Perfecting the art of SLAs: Interfaces

There is alignment between the interfaces and the challenges faced (discussed on the previous blog) when creating and managing SLAs.

On the previous blog we mentioned getting support teams to put pen to paper to confirm roles and responsibilities. To achieve this we need to work with them, as they could be faced with certain challenges preventing them to sign off the certain OLAs. Rather than dictating what the support arrangements should be for the teams, it would be more realistic to identify what is possible now for them to offer, what can be possible moving forward, and what assistance will they require. The focus should be on end to end delivery, and this will ensure the SLAs are continued to be met and that all support teams are clear on what needs to be achieved.
In my experience, the following have been key interfaces:
Service catalog
How good is your service catalog? How up-to-date is it? We want to work towards having SLAs for all services within our catalog. I’ve seen my clients take the approach of identifying the most critical services within the organization and having SLAs for each service. Then for all non-critical services having a skeleton/ bare essentials SLA which offers nothing but a standard level of support. However, this approach will be dependent on the organization and the customers being served.
Steering groups and senior management
The SLAs should be signed off from senior members within the IT organization. They need to promote their backing to the tasks being carried out. The SLAs could be approved as part of a planned meeting or regular steering groups that will be arranged on a frequent basis to go through such matters. Customer perception will be improved by having senior members within IT get involved in the sign off.
Service reporting
Reports will be a major deliverable and input into the SLM process. Firstly, what can we report on? If we can’t measure it, and therefore can’t report on it, then it should not be set as a service target.
SLM will have to interface with the relevant support team in terms of reports. I would expect reports to be generated from the support team and/or 3rd parties, as part of the agreed OLAs and UCs. These reports should identify whether the targets have been met, and if not, the reason why? This will all serve as input into the SLM process to discuss with the customer.
Its important remember that pictures may not tell you the accurate picture. Let’s take an example. Below is a chart covering 3 customer based SLAs over a reporting period covering 4 months.
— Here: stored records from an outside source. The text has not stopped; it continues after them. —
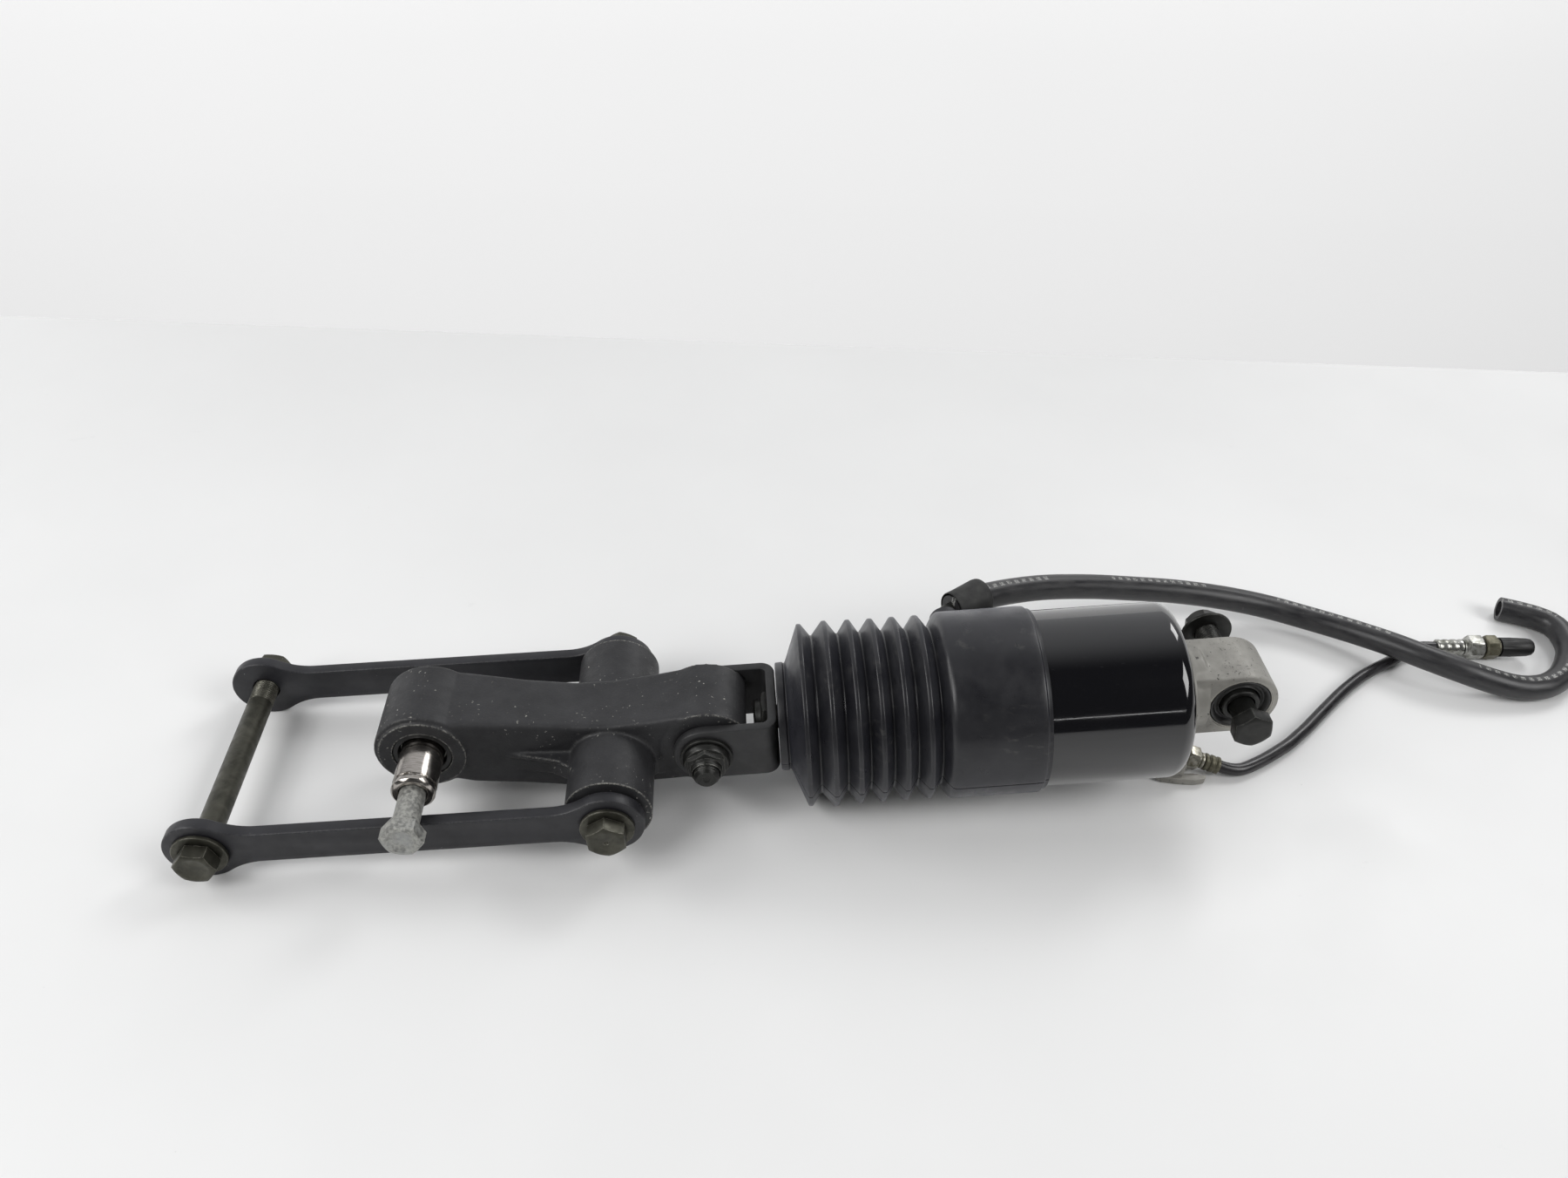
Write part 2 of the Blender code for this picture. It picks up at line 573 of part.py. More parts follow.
# ---------------------------------------------------------------- links
def make_link_arms(links):
    """Two flat arms with round eyes, blended into a narrower bar."""
    eye = ARM_EYE_RADIUS
    half = ARM_HALF_HEIGHT
    blend = 0.030
    across = math.acos((half + blend) / (eye + blend))
    run = (eye + blend) * math.sin(across)
    first = 90 - math.degrees(across)
    left = -LINK_LENGTH
    outline = [*arc((0, 0), eye, -180 + first, 180 - first, 14)]
    outline += arc((-run, half + blend), blend, -first, -90, 3)
    outline += arc((left + run, half + blend), blend, -90, -180 + first, 3)
    outline += arc((left, 0), eye, first, 360 - first, 14)
    outline += arc((left + run, -half - blend), blend, 180 - first, 90, 3)
    outline += arc((-run, -half - blend), blend, 90, first, 3)
    tidy = []
    for point in outline:
        if not tidy or math.dist(point, tidy[-1]) > 0.0001:
            tidy.append(point)
    if math.dist(tidy[0], tidy[-1]) < 0.0001:
        tidy.pop()
    for side, sign in (("near", -1), ("far", 1)):
        start, end = sorted((sign * ARM_INNER_FACE, sign * (ARM_INNER_FACE + ARM_THICKNESS)))
        arm = prism("link_arm_" + side, tidy, start, end, "Y", BLACK_PAINT, links)
        for label, x in (("pivot", 0), ("cross", left)):
            bore = rod_along_y("arm_" + side + "_" + label, BOLT_HOLE_RADIUS, 0.08, links, (x, 0, 0), 20)
            combine(arm, bore, "DIFFERENCE")


def make_arm_bolt(label, links, x, far_end):
    """A bolt through both link arms with two washers and a nut."""
    outer = ARM_INNER_FACE + ARM_THICKNESS + GAP
    hole = BOLT_RADIUS + GAP
    for side, sign in (("near", -1), ("far", 1)):
        start, end = sorted((sign * outer, sign * (outer + WASHER_THICKNESS)))
        ring(label + "_washer_" + side, start, end, WASHER_RADIUS, hole, DARK_STEEL, links,
             place=(x, 0, 0), turn=FACING_FAR, sides=20)
    seat = outer + WASHER_THICKNESS + GAP
    front = -(seat + HEAD_HEIGHT)
    bolt(label + "_bolt", front, far_end - front, DARK_STEEL, links, FACING_FAR, (x, 0))
    nut(label + "_nut", seat, DARK_STEEL, links, FACING_FAR, axis=(x, 0))


def make_link_sleeve(links):
    half = ARM_INNER_FACE - GAP
    ring("link_pivot_sleeve", -half, half, SLEEVE_RADIUS, BOLT_RADIUS + GAP, BRIGHT_STEEL, links,
         turn=FACING_FAR, sides=20)


# ---------------------------------------------------------------- upper mounting
def make_eye_bolt(shock):
    eye = empty("eye_axis", (EYE_STATION, 0, 0), parent=shock)
    half = 0.0156
    ring("eye_sleeve", -half, half, SLEEVE_RADIUS, BOLT_HOLE_RADIUS, DARK_STEEL, eye,
         turn=FACING_FAR, sides=20)
    bolt("eye_bolt", -0.0333, 0.0833, DARK_STEEL, eye, FACING_FAR)
    nut("eye_bolt_nut", 0.0370, DARK_STEEL, eye, FACING_FAR, flange=0.0130, thickness=0.0110)


# ---------------------------------------------------------------- hoses
def aim(direction):
    """The turn that points a turned body's X axis along a direction."""
    return Vector(direction).to_track_quat("X", "Z").to_euler()


def make_air_hose(bench):
    """The brass fitting on the cap's port, the air hose and its inflation valve."""
    path = smooth_path(AIR_HOSE_ROUTE, 0.0090)
    start = path[0]
    direction = (start - Vector((0.2450, 0.0030, 0.0088))).normalized()
    root = start - direction * (0.0192 + GAP)
    turned("air_fitting", ((0, 0), (0, 0.0048), (0.0020, 0.0048), (0.0022, 0.0055, "hex"),
                           (0.0080, 0.0055, "hex"), (0.0082, 0.0042), (0.0105, 0.0042),
                           (0.0105, 0)), BRASS, bench, root, aim(direction), sides=18)
    turned("air_hose_ferrule", ((0.0108, 0), (0.0108, 0.0040), (0.0114, 0.0045), (0.0184, 0.0045),
                                (0.0192, 0.0040), (0.0192, 0)), BRASS, bench, root,
           aim(direction), sides=16)
    tube("air_hose", path, AIR_HOSE_DIAMETER / 2, RUBBER, bench)
    heading = (path[-1] - path[-2]).normalized()
    place = path[-1] + heading * GAP
    turned("valve_ferrule", ((0, 0), (0, 0.0045), (0.0130, 0.0048), (0.0150, 0.0040), (0.0150, 0)),
           ZINC, bench, place, aim(heading), sides=18)
    turned("valve_body", ((0.0153, 0), (0.0153, 0.0050), (0.0172, 0.0050), (0.0175, 0.0063, "hex"),
                          (0.0255, 0.0063, "hex"), (0.0258, 0.0040), (0.0440, 0.0040),
                          (0.0440, 0)), BRIGHT_STEEL, bench, place, aim(heading), sides=18)
    turned("valve_nut", ((0.0268, 0.0043), (0.0268, 0.0058), (0.0290, 0.0062, "hex"),
                         (0.0345, 0.0062, "hex"), (0.0350, 0.0055), (0.0350, 0.0043)),
           BRASS, bench, place, aim(heading), sides=18, hollow=True)
    turned("valve_cap", ((0.0356, 0.0044), (0.0356, 0.0056), (0.0520, 0.0052), (0.0545, 0.0040),
                         (0.0545, 0), (0.0446, 0), (0.0446, 0.0044)), PLASTIC, bench, place,
           aim(heading), sides=18, hollow=True)


def make_breather_hose(bench):
    """A short bent nipple on the sleeve, the cuff and the open-ended breather hose."""
    path = smooth_path(BREATHER_HOSE_ROUTE, 0.0115)
    start = path[0]
    heading = (path[1] - start).normalized()
    elbow = smooth_path(((0.1228, 0.0543, 0.0598), (0.1229, 0.0559, 0.0598),
                         (0.1242, 0.0580, 0.0601), tuple(start - heading * GAP)), 0.0020)
    tube("breather_nipple", elbow, 0.0034, DARK_STEEL, bench)
    wall = BREATHER_HOSE_DIAMETER / 2 + 0.0008
    turned("breather_cuff", ((0, wall), (0, 0.0084), (0.0190, 0.0101), (0.0210, 0.0099), (0.0210, wall)),
           RUBBER, bench, start, aim(heading), sides=20, hollow=True)
    tube("breather_hose", path, BREATHER_HOSE_DIAMETER / 2, RUBBER, bench)


def main():
    clear_scene()
    middle = (-(BOX_LEFT + BOX_RIGHT) / 2, -(BOX_NEAR + BOX_FAR) / 2, 0.0)
    bench = empty("assembly", middle)
    shock = empty("shock_axis", SHOCK_PIVOT, (0, -SHOCK_TILT, 0), bench)
    relay = empty("relay_axis", SHOCK_PIVOT, parent=bench)
    links = empty("link_axis", LINK_PIVOT, (0, -LINK_SLOPE, 0), bench)

    make_air_can(shock)
    make_upper_end_cap(shock, bench)
    make_dust_boot(shock)
    make_damper(shock)
    make_spring(shock)
    make_eye_bush(shock)
    make_rod(shock)
    make_clevis(shock)
    make_clevis_bolt(shock)
    make_relay_arm(relay, bench)
    make_relay_bearings(relay)
    make_frame_pivot(bench)
    make_link_arms(links)
    make_arm_bolt("link_pivot", links, 0.0, BOX_FAR)
    cross = empty("cross_bolt_axis", (-LINK_LENGTH, 0, 0), parent=links)
    make_arm_bolt("cross", cross, 0.0, 0.0682)
    make_link_sleeve(links)
    make_eye_bolt(shock)
    make_air_hose(bench)
    make_breather_hose(bench)


main()
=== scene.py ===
"""The looks of an air-assisted rear shock absorber with its suspension linkage.

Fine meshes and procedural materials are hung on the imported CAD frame. Metres, +Z up.
Places come from the frame's joints. A piece is modelled in one of four local frames:
  BENCH  the bench frame of the design, X = 0 at the shock's lower pivot
  SHOCK  X along the shock's axis, from its lower pivot
  LINKS  X along the link arms, from the pivot that they share with the relay arm
  CROSS  the same directions, at the cross bolt
"""

import json
import math

import bmesh
import bpy
from mathutils import Matrix, Vector


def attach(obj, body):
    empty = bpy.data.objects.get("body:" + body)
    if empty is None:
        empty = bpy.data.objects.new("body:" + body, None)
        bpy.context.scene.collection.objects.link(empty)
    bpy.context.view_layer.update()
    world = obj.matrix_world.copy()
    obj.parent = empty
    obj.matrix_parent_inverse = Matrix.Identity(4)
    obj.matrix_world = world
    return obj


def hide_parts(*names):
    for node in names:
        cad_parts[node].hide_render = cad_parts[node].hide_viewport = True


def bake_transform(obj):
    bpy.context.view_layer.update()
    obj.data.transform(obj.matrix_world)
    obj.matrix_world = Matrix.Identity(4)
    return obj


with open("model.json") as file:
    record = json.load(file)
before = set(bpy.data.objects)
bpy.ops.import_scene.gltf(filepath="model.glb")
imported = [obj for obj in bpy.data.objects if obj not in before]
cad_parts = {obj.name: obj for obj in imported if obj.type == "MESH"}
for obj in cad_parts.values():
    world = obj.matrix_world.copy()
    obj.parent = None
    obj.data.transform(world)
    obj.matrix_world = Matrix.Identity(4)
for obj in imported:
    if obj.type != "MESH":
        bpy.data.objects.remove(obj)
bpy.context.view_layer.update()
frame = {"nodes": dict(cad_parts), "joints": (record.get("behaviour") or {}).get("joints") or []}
JOINTS = {joint["name"]: joint for joint in frame["joints"]}


# ---------------------------------------------------------------- local frames
def joint_place(name):
    """The place of a joint at rest, in the row frame."""
    return Vector(JOINTS[name]["pos_m"])


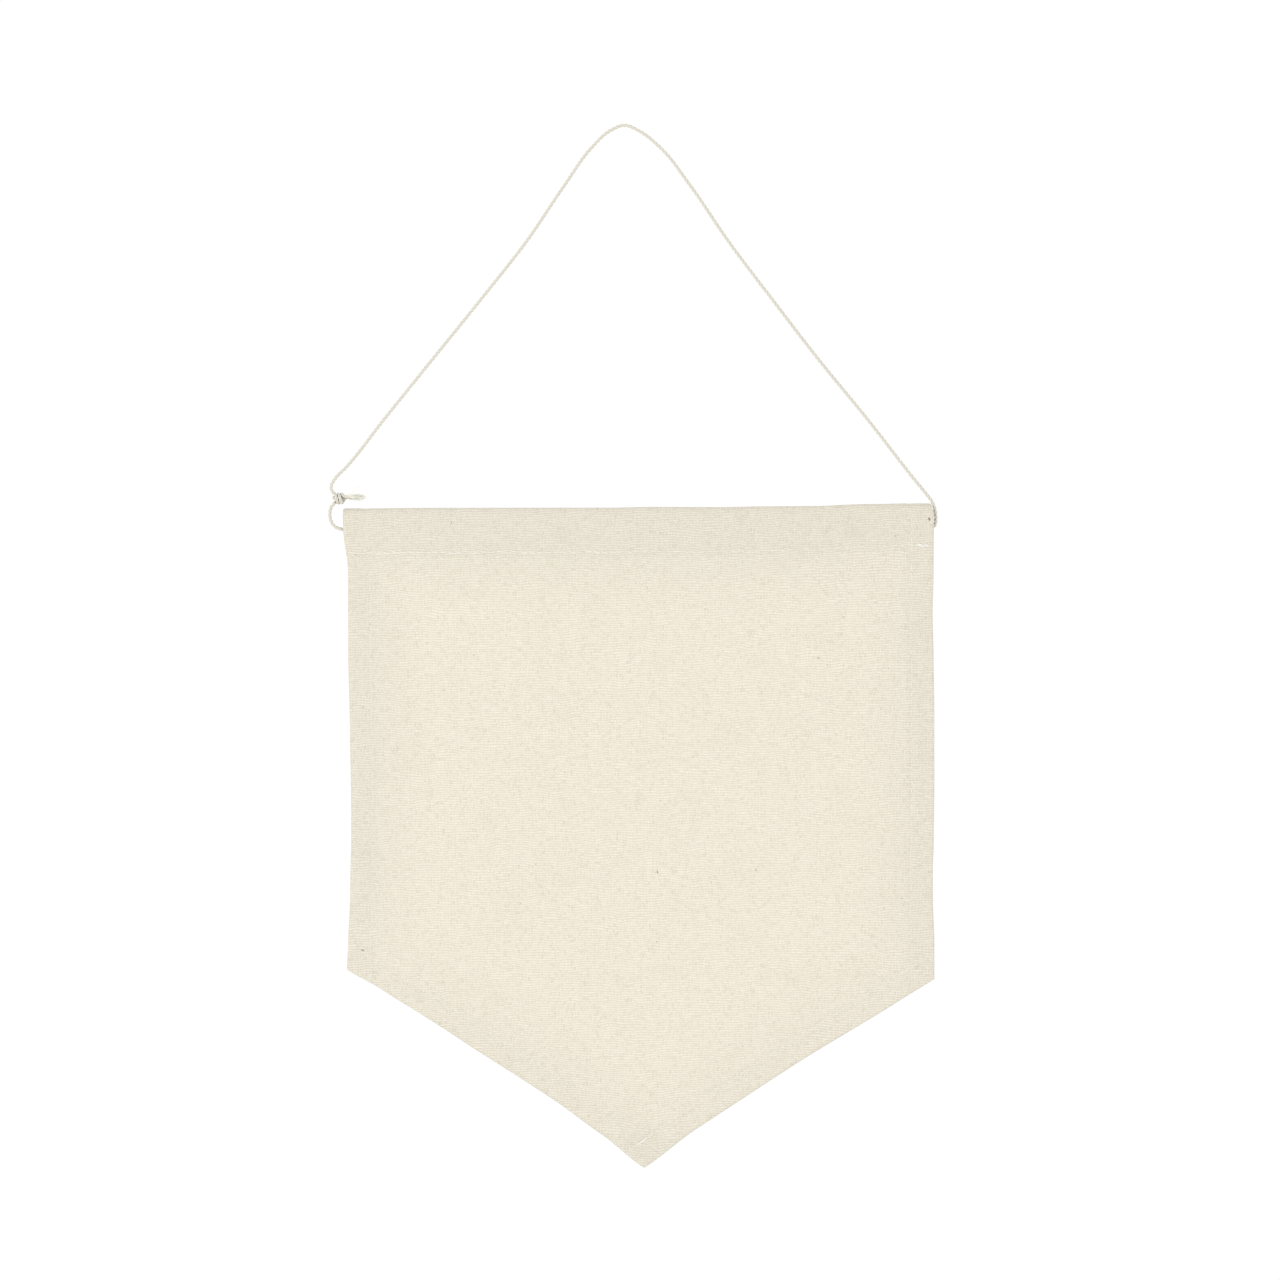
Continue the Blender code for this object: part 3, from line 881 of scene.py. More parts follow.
def hang(x, y, z):
    """Move places of the flat cloth to where they hang."""
    drop = TOP_Z - z
    left = edge_share(x - BODY_LEFT, SWAY_REACH)
    right = edge_share(BODY_RIGHT - x, SWAY_REACH)
    shift = left * along(LEFT_SIDE_SWAY, drop) + right * along(RIGHT_SIDE_SWAY, drop)
    rise = edge_share(drop, RISE_REACH) * along(TOP_EDGE_RISE, x)
    rise = rise + edge_share(np.abs(drop - SEAM_DROP), SEAM_RISE_REACH) * along(SEAM_RISE, x)
    pull_x, pull_z = draw_in(x, z)
    return x + pull_x + shift, y + depth_of_hang(x, z) + small_folds(x, z), z + pull_z + rise


print(f"roll and curl take the tip {-float(depth_of_hang(TIP_X, TIP_Z)) / MM:.1f} mm to the front")

# %% [markdown]
# ## Small folds and puckers
#
# Finer than the solid's forms, sewing gathers the cloth a little along each seam, and a canvas that was
# packed flat keeps a few soft creases. A displacement texture could do it, but it wouldn't know where the
# seams are. A formula does: ripples that are strongest at a seam and fade within a few millimetres.

# %% Puckers at the seams and listed creases
PUCKER_REACH = 8.5 * MM
HEADER_PUCKER = 0.13 * MM
HEADER_PUCKER_DROP = SEAM_DROP + 2.0 * MM
HEM_PUCKER = 0.10 * MM
# The creases and the puckers of the other edges fade in from this drop on, over this length
FOLDS_FROM = 12.0 * MM
FOLDS_FADE = 14.0 * MM
# Each wave of a ripple: its strength, its length and its start
RIPPLE_WAVES = ((0.5, 1.9, 0.0), (0.55, 3.1, 1.3), (0.35, 5.3, 0.4))
# How fast the ripples run on the sides and on the lower edges, against the header's
SIDE_PACE = 0.9
LOWER_PACE = 1.1
# Millimetres: both ends of a crease (across, drop), its half width, its depth to the back
CREASES = (
    (-84.0, 22.0, -66.0, 74.0, 9.0, 0.30),
    (92.0, 20.0, 74.0, 66.0, 10.0, 0.34),
    (-36.0, 19.0, -31.0, 62.0, 7.0, -0.18),
    (28.0, 20.0, 34.0, 88.0, 9.0, 0.16),
    (-78.0, 148.0, -30.0, 122.0, 12.0, -0.30),
    (86.0, 150.0, 48.0, 118.0, 12.0, -0.26),
    (2.0, 214.0, 11.0, 168.0, 10.0, 0.28),
    (-92.0, 96.0, -60.0, 100.0, 10.0, 0.22),
)
print(len(CREASES), "creases placed by hand")

# %% Puckers and creases as depths
def ripple(place):
    """An uneven wave, from -1 to 1."""
    waves = sum(strength * np.sin(place / MM / length + start) for strength, length, start in RIPPLE_WAVES)
    return waves / sum(strength for strength, length, start in RIPPLE_WAVES)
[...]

Green – Target Met   Amber – Target threatened   Red – Target breached

On the face of the chart it seems that HR has received a great service over the last reporting period. It also seems that Legal has not received a good level of service as on a number of occasions the SLA has been breached or threatened.
Now, have we considered the possibility that the reason that the HR SLA has never been breached is because the targets are set too low and therefore IT are always able to meet it.
Also, the SLAs for Legal may have been breached or threatened, but Legal are actually very happy with the service. It seems that the targets are set too high. Lets take an example of what these targets could be:
1.      Target too low – you set an availability target of 60% in an SLA and you are constantly achieving 70%, the target might be achieved but the target is still too low for the customer.
2.      Target too high – you set an availability target of 99.9% availability and you are currently offering 96.5%. You are failing the target, but the customer is very happy with the availability.
So we have looked at some of the key challenges and interfaces when perfecting the art of SLAs, but it does not end here. This will be a continuous process within your organisation to work on until you see the full benefits.